Beginning January 1, 2025, condominium associations will be required to conduct inspections of waterproofing systems (flashings, membranes, coatings, and sealants that protect the load-bearing components of exterior elevated structures) and load-bearing components six feet above ground, supported substantially by wood (such as balconies). All structures must then be reinspected every nine years. (Senate Bill 326.)
Inspector's Report. The inspector must submit a report to the board providing the physical condition and remaining useful life of the load-bearing components and associated waterproofing systems, which must be incorporated into the association's reserve study.
Local Agency Notified. If the inspector finds that the exterior elevated element poses an immediate threat to the safety of the occupants, the inspector must notify the local code enforcement agency within 15 days of completion of the report.
Immediate Action. Upon receiving the report, the association must take preventive measures immediately, including preventing occupant access to the exterior elevated element until repairs have been inspected and approved by the local enforcement agency.

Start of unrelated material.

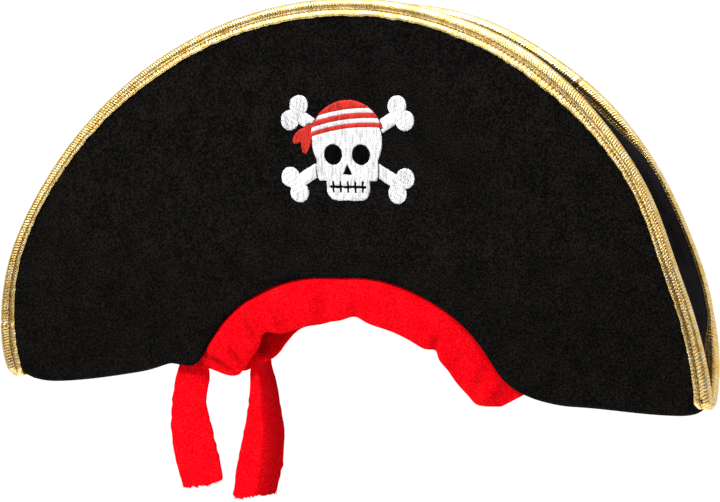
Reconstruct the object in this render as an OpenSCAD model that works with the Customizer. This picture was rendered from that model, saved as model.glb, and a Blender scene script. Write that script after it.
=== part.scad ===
// Costume pirate hat: a round brim folded in half over the head, so that it stands up
// as a front half and a back half that meet at two side tips.
// Frame: X runs from tip to tip, the front faces -Y and +Z is up. The origin is the
// middle of the head opening, at the height of the fold that the two halves turn about.

/* [Brim] */
// Radius of the round brim before it is folded
brim_r = 250; // [240:1:260]
// How far the middle of each half stands from the centre plane
lean = 21.5; // [20.5:0.5:24]
// Height above the fold at which a half reaches its full stand
lean_rise = 88; // [80:1:100]
// Thickness of the foam board inside each half
foam_t = 3; // [2:0.5:3.5]

/* [Head opening] */
// Radius of the arch cut out for the head
arch_r = 135; // [125:1:140]
// Height of the arch above the fold
arch_top = 73.5; // [66:0.5:80]
// Radius that rounds the arch into the wings' bottom edge
arch_fillet = 60; // [50:1:64]
// Height of the highest point of the crown inside
crown_top_z = 148; // [142:1:166]

/* [Red band and tails] */
// Thickness of the padded headband
band_t = 3; // [2.5:0.5:3]
// Length of the left tail below its hinge
left_tail_len = 76; // [60:1:90]
// Length of the right tail below its hinge
right_tail_len = 84; // [60:1:95]

/* [Edge binding] */
// Radius of the padded roll along the brim's edge
roll_r = 4.4; // [4.2:0.1:4.5]
// Width of the flat part of the binding, from the middle of the roll
flange_w = 7.6; // [6.6:0.2:10]

/* [Emblem] */
// Middle of the emblem, to the right of the centre
emblem_x = 8; // [-10:1:10]
// Height of the middle of the emblem
emblem_z = 153; // [146:1:160]

/* [Hidden] */
$fn = 96;

// layers of a half, as distances outwards from its middle surface
cover_t = 0.8;
lining_t = 0.6;
cover_out = foam_t / 2 + cover_t;
lining_in = -foam_t / 2 - lining_t;

// shape of a half, seen from the side
fold_stand = 5;
// the halves reach this far below the fold
fold_drop = 4.5;
curve_step = 4;
extra = 20;
strip_zs = concat([-extra], [for (z = [0:curve_step:lean_rise - 1]) z], [lean_rise, brim_r + extra]);

// outline, seen from the front
arch_cz = arch_top - arch_r;
fillet_z = arch_fillet - fold_drop;
fillet_x = sqrt(pow(arch_r + arch_fillet, 2) - pow(fillet_z - arch_cz, 2));
edge_in = 8;
corner_in = 3;
seam_r = 2.5;
seam_gap = 0.35;

// headband
band_gap = 0.4;
band_hem = 8;
band_low_r = 100;
band_mid_h = 25;
band_low_cz = arch_top - band_mid_h - band_low_r;
band_bottom = -5;
band_end_x = 103;
band_end_r = 18;
band_left_z = 9;
band_left_x = 92;
band_left_top = 14;
band_min_stand = band_t / 2 + 0.6;
band_flare = 0.4;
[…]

RECOMMENDATION: Homeowners should rally behind the special assessment and needed repairs. If they don't and they try to sell their units, they must disclose the known condition of their balconies and the likelihood of a large special assessment to address the problem.
If the membership rejects a special assessment, the board should impose a 20% dues increase this year, next year and the following year to raise funds to make repairs and rebuild reserves. If the membership votes them out of office, directors voting for the increased assessments will be insulated from future liability since they took steps to raise funds to fulfill their fiduciary duties.